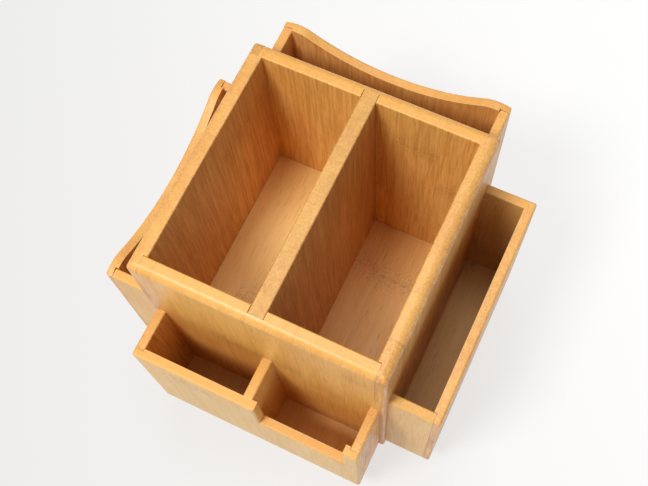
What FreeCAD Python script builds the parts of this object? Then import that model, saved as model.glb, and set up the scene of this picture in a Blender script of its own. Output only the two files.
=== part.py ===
import FreeCAD, Part
import Sketcher
import math
import os
import re

# Bamboo desk caddy that turns on a low stand. Millimetres, +Z up.
# The origin is on the table, on the turning axis. -Y is the side of the divided front tray,
# +X the side of the long open tray, -X and +Y the sides of the two pockets with curved tops.

sizes = {
    # core box, with a divider and one raised floor
    "core_side": 120.5,  # outside, the same both ways
    "core_height": 140.0,
    "core_panel": 7.5,
    "core_rounding": 4.0,  # outer top edges
    "core_corner_rounding": 1.5,  # upright corners
    "core_rabbet": 2.0,  # depth of the side panels' end rabbets
    "divider_thickness": 7.5,
    "divider_housing": 4.0,  # how far the divider is let into the front and back panels
    "core_floor_thickness": 5.0,
    "raised_floor_top": 41.0,
    "raised_floor_thickness": 5.0,
    "raised_floor_housing": 3.0,
    # trays and pockets around the core
    "tray_projection": 24.5,
    "tray_length": 115.0,
    "tray_wall": 4.8,
    "tray_rabbet": 1.5,
    "tray_floor_thickness": 5.0,
    "tray_rounding": 1.2,
    "right_tray_height": 96.0,
    "front_tray_height": 84.0,
    "notch_height": 54.5,  # height of the front wall where it is cut down
    "notch_shoulder": 2.5,  # full-height stubs left beside the divider and the right wall
    "front_divider_offset": 0.9,  # the front tray's divider stands a little to the right
    "left_pocket_height": 94.0,
    "back_pocket_height": 124.0,
    "left_pocket_dip": 12.0,
    "back_pocket_dip": 13.0,
    "crest_inset": 6.5,  # from a pocket's end to the crest of its top edge
    "crest_radius": 15.0,
    # all boards
    "edge_easing": 0.8,
    "joint_gap": 0.1,
    # stand
    "base_diameter": 150.0,
    "base_thickness": 8.0,
    "base_rounding": 3.0,
    "access_bore": 9.0,  # screwdriver hole for the upper plate's screws
    "foot_diameter": 14.0,
    "foot_height": 2.5,
    "foot_circle": 124.0,
    "foot_rounding": 0.8,
    # turntable bearing
    "bearing_height": 7.0,
    "plate_side": 76.0,
    "plate_thickness": 1.0,
    "plate_corner": 6.0,
    "plate_dish": 1.4,  # how far the middle of a plate is pressed up
    "dish_diameter": 60.0,
    "dish_slope": 1.5,
    "dish_bend": 0.4,
    "race_diameter": 44.0,
    "race_width": 6.0,
    "race_underside": 0.6,  # the race is pressed back down to this level
    "ball_diameter": 4.0,
    "ball_count": 24.0,
    "rivet_diameter": 10.0,
    "rivet_wall": 1.0,
    "rivet_flange": 3.0,
    "flange_thickness": 0.8,
    "running_gap": 0.3,
    # pan head screws
    "screw_pitch": 61.0,  # side of the square of screws in a plate
    "screw_diameter": 2.9,
    "screw_length": 5.0,
    "screw_head_diameter": 5.6,
    "screw_head_height": 1.7,
    "recess_length": 3.0,
    "recess_width": 0.7,
}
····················
*EXERCISE*
Extract the full listing and reproduce each line exactly.

*OUTPUT OF THE EXERCISE*
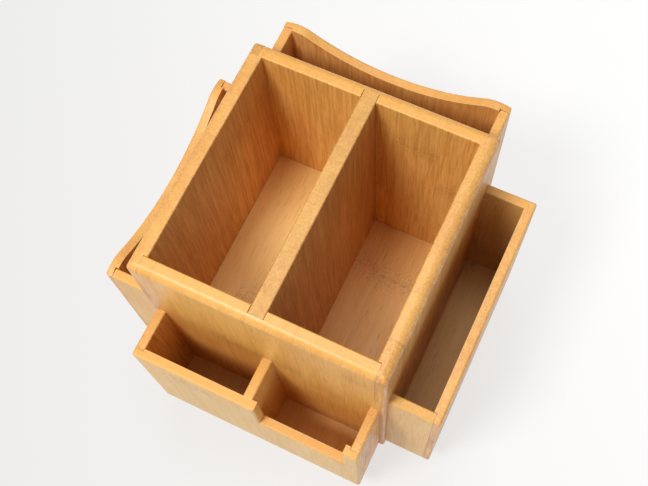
What FreeCAD Python script builds the parts of this object? Then import that model, saved as model.glb, and set up the scene of this picture in a Blender script of its own. Output only the two files.
=== part.py ===
import FreeCAD, Part
import Sketcher
import math
import os
import re

# Bamboo desk caddy that turns on a low stand. Millimetres, +Z up.
# The origin is on the table, on the turning axis. -Y is the side of the divided front tray,
# +X the side of the long open tray, -X and +Y the sides of the two pockets with curved tops.

sizes = {
    # core box, with a divider and one raised floor
    "core_side": 120.5,  # outside, the same both ways
    "core_height": 140.0,
    "core_panel": 7.5,
    "core_rounding": 4.0,  # outer top edges
    "core_corner_rounding": 1.5,  # upright corners
    "core_rabbet": 2.0,  # depth of the side panels' end rabbets
    "divider_thickness": 7.5,
    "divider_housing": 4.0,  # how far the divider is let into the front and back panels
    "core_floor_thickness": 5.0,
    "raised_floor_top": 41.0,
    "raised_floor_thickness": 5.0,
    "raised_floor_housing": 3.0,
    # trays and pockets around the core
    "tray_projection": 24.5,
    "tray_length": 115.0,
    "tray_wall": 4.8,
    "tray_rabbet": 1.5,
    "tray_floor_thickness": 5.0,
    "tray_rounding": 1.2,
    "right_tray_height": 96.0,
    "front_tray_height": 84.0,
    "notch_height": 54.5,  # height of the front wall where it is cut down
    "notch_shoulder": 2.5,  # full-height stubs left beside the divider and the right wall
    "front_divider_offset": 0.9,  # the front tray's divider stands a little to the right
    "left_pocket_height": 94.0,
    "back_pocket_height": 124.0,
    "left_pocket_dip": 12.0,
    "back_pocket_dip": 13.0,
    "crest_inset": 6.5,  # from a pocket's end to the crest of its top edge
    "crest_radius": 15.0,
    # all boards
    "edge_easing": 0.8,
    "joint_gap": 0.1,
    # stand
    "base_diameter": 150.0,
    "base_thickness": 8.0,
    "base_rounding": 3.0,
    "access_bore": 9.0,  # screwdriver hole for the upper plate's screws
    "foot_diameter": 14.0,
    "foot_height": 2.5,
    "foot_circle": 124.0,
    "foot_rounding": 0.8,
    # turntable bearing
    "bearing_height": 7.0,
    "plate_side": 76.0,
    "plate_thickness": 1.0,
    "plate_corner": 6.0,
    "plate_dish": 1.4,  # how far the middle of a plate is pressed up
    "dish_diameter": 60.0,
    "dish_slope": 1.5,
    "dish_bend": 0.4,
    "race_diameter": 44.0,
    "race_width": 6.0,
    "race_underside": 0.6,  # the race is pressed back down to this level
    "ball_diameter": 4.0,
    "ball_count": 24.0,
    "rivet_diameter": 10.0,
    "rivet_wall": 1.0,
    "rivet_flange": 3.0,
    "flange_thickness": 0.8,
    "running_gap": 0.3,
    # pan head screws
    "screw_pitch": 61.0,  # side of the square of screws in a plate
    "screw_diameter": 2.9,
    "screw_length": 5.0,
    "screw_head_diameter": 5.6,
    "screw_head_height": 1.7,
    "recess_length": 3.0,
    "recess_width": 0.7,
}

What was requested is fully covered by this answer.